Understanding how plant communities recover following disturbance has important implications for improving our understanding of basic successional dynamics. In many systems, fire is a major disturbance that both structures vegetation communities and influences nitrogen availability. Although plant performance following disturbance is hypothesized to be driven by the supply of limiting resources, the extent to which fire history or resource availability drives plant recovery is not clear. In this study, we asked (1) How do burn history and nitrogen availability affect short-term resprouting rates? (2) Over the full growing season, how do burn history and nitrogen availability affect regrowth and net productivity? To answer these questions, we amended frequently burned and infrequently burned longleaf pine communities with a pulse of nitrogen, continuous nitrogen, or water-only control.
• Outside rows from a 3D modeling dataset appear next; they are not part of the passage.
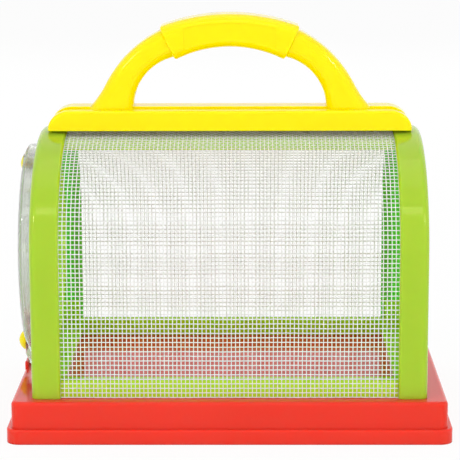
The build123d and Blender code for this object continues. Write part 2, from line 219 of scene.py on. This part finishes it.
sky_light = 0.72
surround = bpy.data.worlds.new("surround")
bpy.context.scene.world = surround
sky = Finish(surround)
sky_soft = sky.add("ShaderNodeBackground", None, {"Color": white, "Strength": sky_light}).out(0)
sky_white = sky.add("ShaderNodeBackground", None, {"Color": white, "Strength": 1.0}).out(0)
sky_values = {0: shown(sky), 1: sky_soft, 2: sky_white}
sky.end(sky.add("ShaderNodeMixShader", None, sky_values).out(0), "ShaderNodeOutputWorld")

# Name, place, width, height, power, and whether gloss mirrors it
lamps = (
    ("lamp_front", (0.0, -1.12, 1.37), 1.4, 0.27, 2.5, True),
    ("lamp_left", (-1.1, -0.9, 0.9), 0.14, 0.28, 2.6, True),
    ("lamp_right", (1.1, -0.9, 0.9), 0.14, 0.28, 2.6, True),
    ("lamp_top", (0.0, 0.1, 1.7), 1.4, 1.0, 2.6, True),
    ("lamp_fill", (0.0, -1.3, 0.2), 0.9, 0.35, 4.4, False),
    ("lamp_back", (0.0, 1.3, 0.75), 1.6, 0.7, 3.5, False),
)
lamps_face = Vector((0.0, 0.0, 0.08))
for lamp_name, lamp_place, lamp_width, lamp_height, lamp_power, mirrored in lamps:
    lamp_data = bpy.data.lights.new(lamp_name, "AREA")
    lamp_data.shape = "RECTANGLE"
    lamp_data.size = lamp_width
    lamp_data.size_y = lamp_height
    lamp_data.energy = lamp_power
    lamp = bpy.data.objects.new(lamp_name, lamp_data)
    lamp.location = lamp_place
    lamp_look = lamps_face - Vector(lamp_place)
    lamp.rotation_mode = "QUATERNION"
    lamp.rotation_quaternion = lamp_look.to_track_quat("-Z", "Y")
    lamp.visible_glossy = mirrored
    bpy.context.scene.collection.objects.link(lamp)

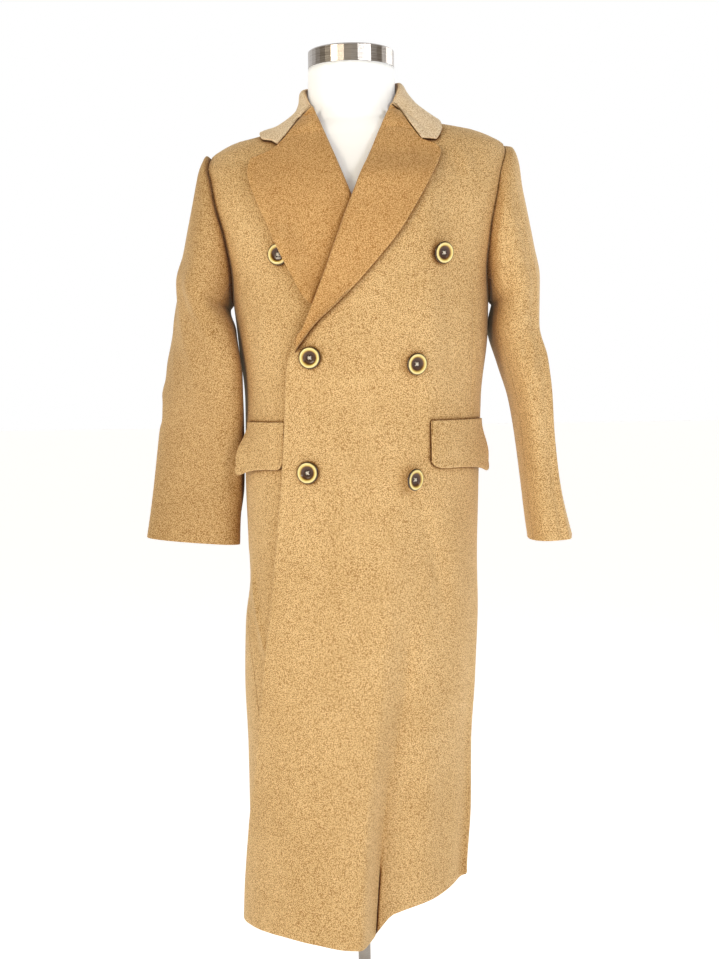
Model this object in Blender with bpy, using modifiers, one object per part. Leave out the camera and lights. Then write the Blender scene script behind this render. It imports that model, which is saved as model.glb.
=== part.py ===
"""A double-breasted wool overcoat on a limbless dress form with a steel neck cap, pole and round foot.

Every piece that a tailor cuts is one object: fronts, backs, two-part sleeves, lapels, collar, pocket flaps and
buttons. The cloth is a thin wall on one worked-out body surface, and what lies on a panel is that surface moved out.
Units are metres. +Z is up, the coat faces -Y, and the origin is under the middle of the foot, on the floor.
Left and right are the viewer's: +X is the viewer's right, which is the wearer's left.
"""

import math
from bisect import bisect_right
from collections import namedtuple

import bpy
from mathutils import Vector

# ---------------------------------------------------------------- driving sizes
CLOTH = 0.0026  # wool coating with its facing
FOLDED = 0.0032  # two layers of cloth, as in a lapel, collar or flap
SEAM_GAP = 0.0004  # between two pieces that are sewn together
LAYER_GAP = 0.0022  # between two layers that lie on each other

HEM_Z = 0.242  # the coat's lowest point above the floor
BREAK_Z = 1.084  # where the lapels start to turn back
UNDERARM_Z = 1.135
SHOULDER_TIP_Z = 1.3565
NECKLINE_Z = 1.402
SHOULDER_LEAN = {1: 0.020, -1: 0.044}  # each shoulder's rise to the viewer's right, as a share of the width
SHOULDER_DIP = {1: 0.0, -1: 0.0045}  # how far each shoulder dips between the neck and its tip
SHOULDER_REACH = 0.22  # from the middle to the end of that dip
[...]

We clipped aboveground biomass to simulate biomass loss from fire. We used allometric equations to estimate cumulative biomass production of five species (Arundinaria tecta, Clethra alnifolia, Ilex glabra, Gaylussacia frondosa, Pteridium aquilinum) each week over the growing season. We compared short-term (one month) resprouting rates, seasonal regrowth rates, and seasonal net productivity across fire and nitrogen treatments.
Results/Conclusions
Previous disturbance history, but not nitrogen availability, strongly influenced plant disturbance response. In the short term, C. alnifolia (p=0.038), G. frondosa (p=0.022), and I. glabra (p<0.001) all resprouted faster when conditioned to frequent versus infrequent burns. In contrast, over the full growing season plants had higher growth rates when conditioned to infrequent burns (A. tecta p=0.013; G. frondosa p=0.009; P. aquilinum p=0.005). Individuals of these species also showed higher productivity when conditioned to infrequent burns, but fire frequency did not influence plot-level productivity because other species had higher productivity when exposed to frequent burns. Since temperate forests are thought to be nitrogen limited, fires release a nitrogen pulse, and species differ in their ability to assimilate a nitrogen pulse, we expected N availability to have a strong impact on recovery following disturbance. Surprisingly, however, N supply had little to no impact on resprouting. Instead, fire history affected demographic processes by altering resprouting trajectories. Differences in biomass accumulation were observed within species only, and not at the plot level. This indicates that the effects of fire history on vegetation occurred not through a filtering of the community, but through physiological plasticity at the species level.